A CID, or Content IDentifier, is a sequence of characters that is generated for some Content. It includes a hash of the content for data integrity verification, and some metadata such as the content type. A CID is used to identify content for retrieval, and to prove that the content retrieved is what was originally stored.
A Sector is a unit of stored data.
A CAR or Content Archive is data prepared in a specific format for long-term storage, similar to “tar files” that were developed decades ago for magentic tape storage. A collection of files can be compressed into a CAR or extracted from one.
In Filecoin, what is...
-
A Deal?
An agreement between a data owner and a storage provider, that the storage provider will hold a copy of some amount of data.
-
Sealing?
Sealing is a process of taking a data sector, and performing an intense computation over it that identifies a particular unique copy of that data.

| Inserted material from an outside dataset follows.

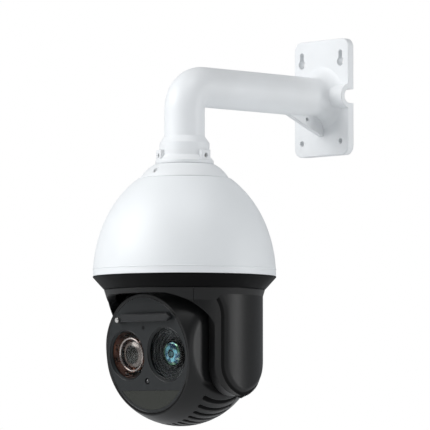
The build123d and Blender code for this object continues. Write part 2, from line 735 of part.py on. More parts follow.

It can be reversed, in the process of Unsealing.
-
PoST and PoRep?
In the Filecoin Decentralized Storage system, Storage Providers are challenged to provide evidence that they are meeting their agreed obligations, in exchange for rewards.
PoRep, or Proof of Replication, is a mathematical proof that a particular copy of data has been stored by the Storage Provider. The proof is based on Sealing the data - a computation-intense process that identifies a unique copy.
PoST, or Proof of Space/Time, is a demonstration that the Storage Provider is able to answer questions automatically generated about random parts of a sealed copy of the data the Storage Provider claims to hold, fast enough that it is infeasible to retrieve another copy instead of holding the data in storage.
Taken together, these two proofs are used to show there is an increasingly high probability (after a few days, the probability is "multiple-9s") that the Storage Provider stored, and is maintaining the data they claim to as part of a Deal.